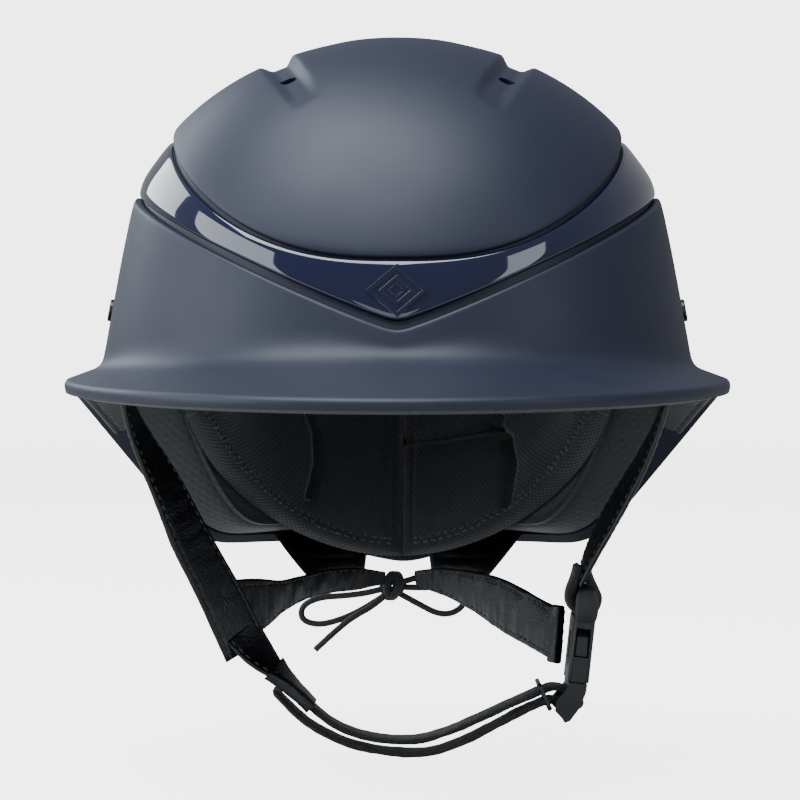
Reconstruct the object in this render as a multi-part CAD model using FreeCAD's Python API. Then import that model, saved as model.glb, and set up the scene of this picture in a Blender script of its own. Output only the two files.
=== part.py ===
"""Equestrian riding helmet with a wide wraparound peak, a halo band and a three-point harness.

Millimetres. +Z is up and the wearer faces -Y. The origin is the centre of the head opening at
brow height, where the head holds the helmet. Left is -X and right is +X, as seen from in front.
Angles called phi run round the helmet: 0 at the front, 90 degrees at +X and 180 at the nape.
"""
import FreeCAD, Part
import os
from math import asin, atan2, cos, degrees, hypot, pi, radians, sin, tan

V = FreeCAD.Vector

# Shell: outside half sizes at brow height, crown height and wall
HALF_WIDTH = 106.5
HALF_LENGTH = 127.0
CROWN_HEIGHT = 130.2
SHELL_WALL = 5.2
BOXINESS = 0.02
WALL_FOOT = 12.7
WALL_TAPER = 0.0017
NAPE_TUCK = 0.08
DOME_BASE = 40.0
LIP_ROUND_FROM = 66.0
LIP_ROUND = 0.0003
LIP_STEP = 2.2
LIP_SET_BACK = 1.4

# Peak: how far it stands out, its rise, its edge and the rim behind it
PEAK_FRONT = 48.0
PEAK_SIDE = 12.5
PEAK_EDGE = 4.0
PEAK_FILLET_FRONT = 15.0
PEAK_FILLET_SIDE = 6.0
EDGE_FRONT_Z = 0.6
EDGE_SIDE_RISE = 7.9
RIM_REAR_Z = -55.0
RIM_DROP_FROM = radians(88)
RIM_DROP_TO = radians(134)
PEAK_FADE_TO = radians(123)
RIM_EDGE = 1.6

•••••

GIVEN PROBLEM:
Copy the material above, line for line.

SOLUTION FOR THIS TASK:
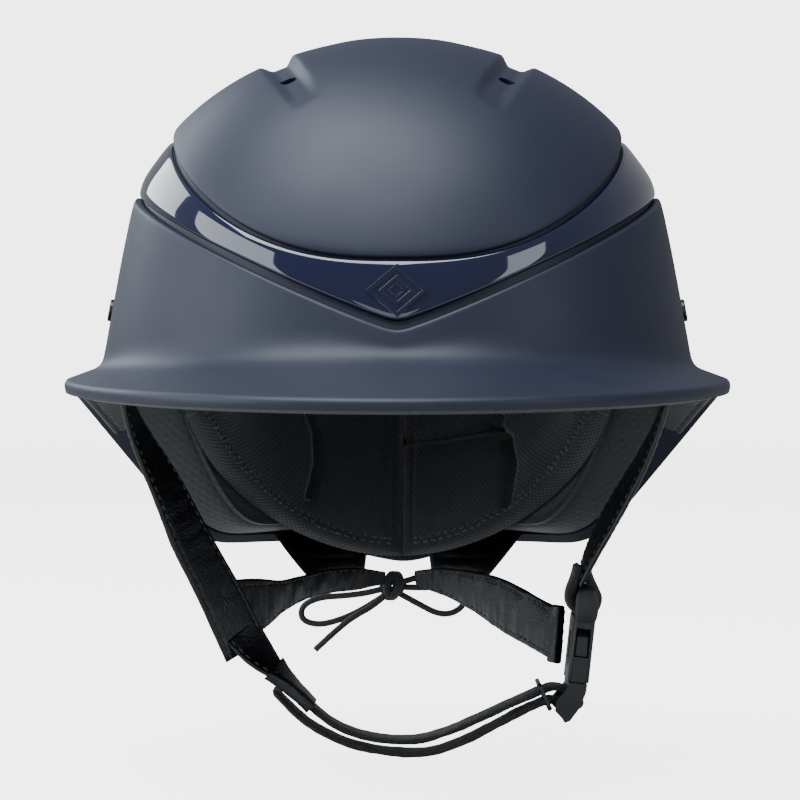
Reconstruct the object in this render as a multi-part CAD model using FreeCAD's Python API. Then import that model, saved as model.glb, and set up the scene of this picture in a Blender script of its own. Output only the two files.
=== part.py ===
"""Equestrian riding helmet with a wide wraparound peak, a halo band and a three-point harness.

Millimetres. +Z is up and the wearer faces -Y. The origin is the centre of the head opening at
brow height, where the head holds the helmet. Left is -X and right is +X, as seen from in front.
Angles called phi run round the helmet: 0 at the front, 90 degrees at +X and 180 at the nape.
"""
import FreeCAD, Part
import os
from math import asin, atan2, cos, degrees, hypot, pi, radians, sin, tan

V = FreeCAD.Vector

# Shell: outside half sizes at brow height, crown height and wall
HALF_WIDTH = 106.5
HALF_LENGTH = 127.0
CROWN_HEIGHT = 130.2
SHELL_WALL = 5.2
BOXINESS = 0.02
WALL_FOOT = 12.7
WALL_TAPER = 0.0017
NAPE_TUCK = 0.08
DOME_BASE = 40.0
LIP_ROUND_FROM = 66.0
LIP_ROUND = 0.0003
LIP_STEP = 2.2
LIP_SET_BACK = 1.4

# Peak: how far it stands out, its rise, its edge and the rim behind it
PEAK_FRONT = 48.0
PEAK_SIDE = 12.5
PEAK_EDGE = 4.0
PEAK_FILLET_FRONT = 15.0
PEAK_FILLET_SIDE = 6.0
EDGE_FRONT_Z = 0.6
EDGE_SIDE_RISE = 7.9
RIM_REAR_Z = -55.0
RIM_DROP_FROM = radians(88)
RIM_DROP_TO = radians(134)
PEAK_FADE_TO = radians(123)
RIM_EDGE = 1.6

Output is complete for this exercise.